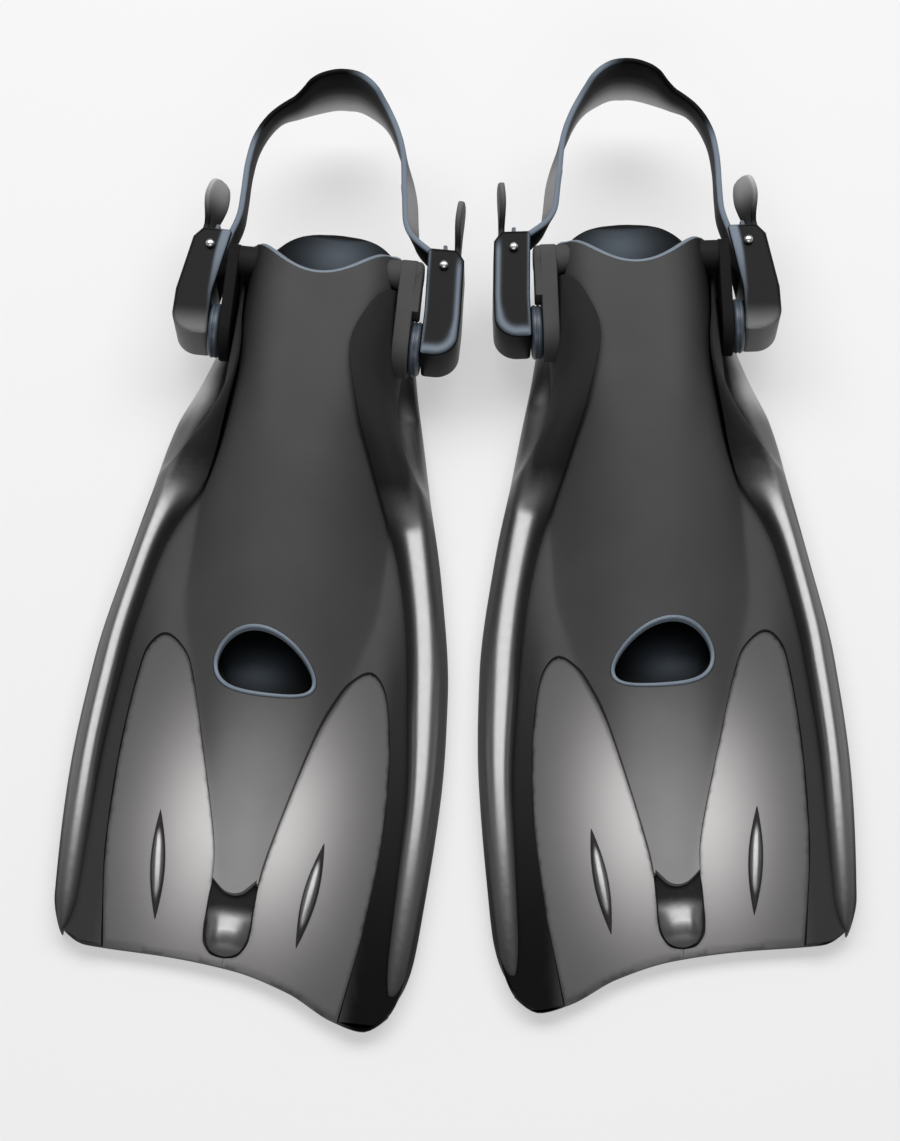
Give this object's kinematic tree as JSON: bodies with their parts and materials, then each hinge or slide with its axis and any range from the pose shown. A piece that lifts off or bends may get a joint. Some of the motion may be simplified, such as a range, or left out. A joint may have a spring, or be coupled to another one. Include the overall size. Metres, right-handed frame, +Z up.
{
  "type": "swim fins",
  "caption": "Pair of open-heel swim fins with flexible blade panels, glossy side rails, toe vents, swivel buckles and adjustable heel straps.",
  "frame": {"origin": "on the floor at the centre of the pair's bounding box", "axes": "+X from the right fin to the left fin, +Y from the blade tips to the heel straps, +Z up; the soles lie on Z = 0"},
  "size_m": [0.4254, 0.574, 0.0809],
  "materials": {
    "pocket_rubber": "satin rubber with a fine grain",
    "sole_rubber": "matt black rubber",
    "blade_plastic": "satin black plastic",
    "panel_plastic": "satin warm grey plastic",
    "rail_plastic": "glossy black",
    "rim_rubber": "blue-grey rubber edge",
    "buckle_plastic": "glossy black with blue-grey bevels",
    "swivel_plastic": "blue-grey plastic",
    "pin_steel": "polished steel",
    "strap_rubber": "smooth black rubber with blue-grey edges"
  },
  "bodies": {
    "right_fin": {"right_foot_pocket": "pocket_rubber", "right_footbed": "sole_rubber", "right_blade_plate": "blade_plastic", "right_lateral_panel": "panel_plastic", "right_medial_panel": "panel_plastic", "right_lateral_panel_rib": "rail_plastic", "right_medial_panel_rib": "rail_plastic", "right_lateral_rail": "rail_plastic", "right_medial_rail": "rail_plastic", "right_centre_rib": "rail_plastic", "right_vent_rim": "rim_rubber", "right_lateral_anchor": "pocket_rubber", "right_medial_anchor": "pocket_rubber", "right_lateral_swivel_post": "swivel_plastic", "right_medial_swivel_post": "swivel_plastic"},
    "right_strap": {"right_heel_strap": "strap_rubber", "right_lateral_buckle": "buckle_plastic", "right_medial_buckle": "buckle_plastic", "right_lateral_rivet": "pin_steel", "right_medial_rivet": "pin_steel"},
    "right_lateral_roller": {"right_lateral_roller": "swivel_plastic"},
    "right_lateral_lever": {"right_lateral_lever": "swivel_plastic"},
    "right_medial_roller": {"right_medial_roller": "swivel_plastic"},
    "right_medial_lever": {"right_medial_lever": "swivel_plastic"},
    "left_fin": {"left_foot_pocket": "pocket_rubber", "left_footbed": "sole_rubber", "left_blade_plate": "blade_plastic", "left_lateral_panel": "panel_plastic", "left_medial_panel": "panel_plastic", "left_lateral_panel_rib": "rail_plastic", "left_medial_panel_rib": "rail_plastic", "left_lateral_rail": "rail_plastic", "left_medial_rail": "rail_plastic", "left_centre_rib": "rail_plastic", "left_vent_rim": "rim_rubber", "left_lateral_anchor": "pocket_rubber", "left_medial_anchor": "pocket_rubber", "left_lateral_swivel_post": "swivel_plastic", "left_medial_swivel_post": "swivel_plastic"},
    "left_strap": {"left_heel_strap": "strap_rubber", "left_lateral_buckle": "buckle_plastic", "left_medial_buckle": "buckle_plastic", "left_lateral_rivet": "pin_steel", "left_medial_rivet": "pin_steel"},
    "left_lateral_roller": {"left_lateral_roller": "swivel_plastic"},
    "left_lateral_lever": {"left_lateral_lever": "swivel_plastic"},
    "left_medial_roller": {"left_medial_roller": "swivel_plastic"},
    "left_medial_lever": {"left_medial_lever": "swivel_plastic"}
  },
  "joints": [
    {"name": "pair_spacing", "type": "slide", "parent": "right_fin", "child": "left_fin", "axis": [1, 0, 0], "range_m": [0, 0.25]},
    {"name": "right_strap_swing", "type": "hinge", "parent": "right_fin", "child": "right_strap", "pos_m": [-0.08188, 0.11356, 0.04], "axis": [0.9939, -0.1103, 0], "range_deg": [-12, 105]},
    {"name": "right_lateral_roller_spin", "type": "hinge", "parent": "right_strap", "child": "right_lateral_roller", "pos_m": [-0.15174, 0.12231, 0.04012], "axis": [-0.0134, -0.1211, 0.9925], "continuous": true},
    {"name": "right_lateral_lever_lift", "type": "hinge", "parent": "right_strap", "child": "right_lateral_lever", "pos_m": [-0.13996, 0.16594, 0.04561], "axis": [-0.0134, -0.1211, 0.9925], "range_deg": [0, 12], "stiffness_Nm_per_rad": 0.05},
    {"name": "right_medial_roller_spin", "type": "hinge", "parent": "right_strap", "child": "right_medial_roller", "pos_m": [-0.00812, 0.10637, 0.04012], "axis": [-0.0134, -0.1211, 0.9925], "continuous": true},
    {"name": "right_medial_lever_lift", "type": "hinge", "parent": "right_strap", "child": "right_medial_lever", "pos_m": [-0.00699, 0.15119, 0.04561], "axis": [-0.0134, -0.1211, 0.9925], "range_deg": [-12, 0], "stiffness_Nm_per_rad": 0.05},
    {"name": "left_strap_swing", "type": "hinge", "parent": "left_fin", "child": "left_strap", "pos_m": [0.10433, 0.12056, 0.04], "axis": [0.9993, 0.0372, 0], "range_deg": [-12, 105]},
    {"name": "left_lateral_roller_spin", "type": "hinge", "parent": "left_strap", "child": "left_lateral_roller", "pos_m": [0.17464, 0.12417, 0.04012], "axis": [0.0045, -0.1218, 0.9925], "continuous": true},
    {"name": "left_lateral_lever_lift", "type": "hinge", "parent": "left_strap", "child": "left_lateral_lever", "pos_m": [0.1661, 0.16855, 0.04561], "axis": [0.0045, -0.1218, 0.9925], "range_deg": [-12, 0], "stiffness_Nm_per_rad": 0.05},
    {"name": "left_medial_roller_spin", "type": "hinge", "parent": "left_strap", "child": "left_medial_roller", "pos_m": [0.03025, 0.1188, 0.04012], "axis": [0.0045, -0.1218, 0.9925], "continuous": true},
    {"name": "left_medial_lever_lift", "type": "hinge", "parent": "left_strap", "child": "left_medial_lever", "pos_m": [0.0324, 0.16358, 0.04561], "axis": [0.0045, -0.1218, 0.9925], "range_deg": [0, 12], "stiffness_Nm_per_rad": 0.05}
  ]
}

**SHORT TASK:** Say, as a number only, how many lines of the data contain "slide".

**TASK OUTPUT:** 2